Antigamente eu achava que ser mulher era fácil. Era praticamente igual a ser homem. Mudavam os interesses, mas o objetivo era o mesmo. A missão era estudar, assim como a de meus colegas meninos.

Na adolescência, minha mãe me mandava pentear os cabelos e não usar calças de moletom com camiseta larga. Dizia que eu era mocinha e deveria andar arrumada. Eu acatava o pedido para agradá-la, sem entender o por quê de ter que vestir um macaquinho de sarja ao invés do camisão de malha de que eu tanto gostava.

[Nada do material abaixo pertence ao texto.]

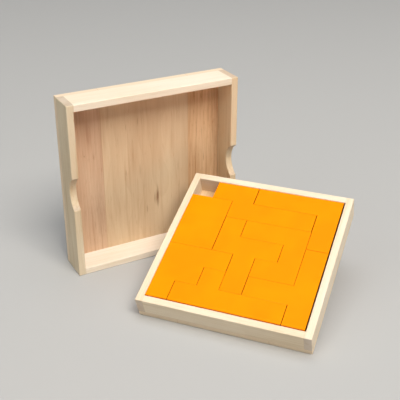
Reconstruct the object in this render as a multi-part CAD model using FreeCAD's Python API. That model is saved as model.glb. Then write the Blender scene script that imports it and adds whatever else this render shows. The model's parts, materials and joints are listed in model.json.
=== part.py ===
import FreeCAD, Part
import math
import os

# A two-part wooden puzzle box: a shallow tray packed with flat puzzle pieces, and a deeper lid
# that slips over it. The lid stands on one edge with its open side towards -Y, and the tray
# leans in front of it with its back edge raised. Lengths are millimetres and angles degrees.
#
# Origin: centre of the lid's standing edge, on the table. +Z is up, +X is along the lid's width,
# and +Y goes from the lid's open side towards its panel.

# Puzzle grid: one letter per piece, one row per line from the back of the tray to its front,
# and a dot for the one cell that is left empty.
LAYOUT = (
    ".BBAAAA",
    "GGBBBBA",
    "GGDCCCA",
    "GGDDDCE",
    "HHHDCCE",
    "HHFDEEE",
    "HFFFFFE",
)
EMPTY = "."
PIECE_NODES = {
    "A": "puzzle_piece_back_right",
    "B": "puzzle_piece_back_left",
    "C": "puzzle_piece_inner_right",
    "D": "puzzle_piece_centre",
    "E": "puzzle_piece_front_right",
    "F": "puzzle_piece_front_middle",
    "G": "puzzle_piece_left_block",
    "H": "puzzle_piece_front_left",
}

# Pieces
CELL = 18.0            # side of one grid cell
PIECE_GAP = 0.08       # gap between two neighbouring pieces laid out evenly
PIECE_THICKNESS = 16.0
PIECE_PROUD = 1.0      # from the tray's rim up to the pieces' tops
PIECE_EASE = 0.12      # broken edge all round a piece

# How each piece has settled in the play of the grid: its shift to the right and to the back, as
# a share of the play on one side. They have slid down the tilted tray, and spread sideways.
SETTLED = {
    "A": (0.20, -0.72),
    "B": (-0.22, -0.82),
    "C": (0.14, -0.88),
    "D": (-0.04, -0.90),
    "E": (0.24, -0.96),
    "F": (-0.10, -0.94),
    "G": (-0.36, -0.86),
    "H": (-0.33, -0.93),
}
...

Com o tempo, fui compreendendo. A mulher precisava ser bonita. Precisava ser servil. Precisava ser elegante e bem comportada. Eram as regras. O motivo? Não importava.

No Natal, eram sempre as mulheres que arrumavam a cozinha, mesmo que, assim como meu pai, minha mãe trabalhasse fora o dia todo. Nos encontros de família, era sempre minha avó quem cozinhava. Eram sempre minhas tias que cuidavam da família e quem resolviam os problemas. Achava tudo isso muito estranho.

Quando me casei, as diferenças se acirraram e a ficha definitivamente caiu com a maternidade: minha vida virou do avesso e a de meu marido continuou quase a mesma. Tal discrepância não se limitou apenas ao fato de ser eu quem amamentava o bebê. Era também um consenso com o aval de todo o nosso entorno social.

Minha garganta amargou e fui procurar entender. Busquei Bell Hooks, Angela Davis, Simone de Beauvoir, Annie Ernaux. Ouvi centenas de entrevistas com mulheres que admirava. Pensei com carinho sobre aquelas que conhecia. Embarquei na literatura e em suas perspectivas tão reais ainda que fictícias.

E um dia, compreendi de fato o que era ser mulher. O que nos unia à parte das roupas, do leite de peito e da cozinha. À parte a doçura, a suposta elegância ou os atos de cuidado. O traço mais marcante de nossa performance de gênero.

Ser mulher era ser forte. Era suportar injustiças de cabeça erguida. Era não vergar diante das dificuldades e trabalhar com inteligência para mudar o mundo. Era partir de uma posição de desvantagem e lutar por si mesma, pelos seus, pelos próprios direitos e pela igualdade.

Ser mulher é ser forte e, para mim, não há nada que nos defina melhor do que esta palavra. Ainda que tal fato advenha da necessidade. Ainda que isso seja consequência epigenética de nossa existência histórica. Somos fortes e tanto mais o seremos quanto mais for necessário. Nossa resiliência é gigante e nossa força reside na sororidade.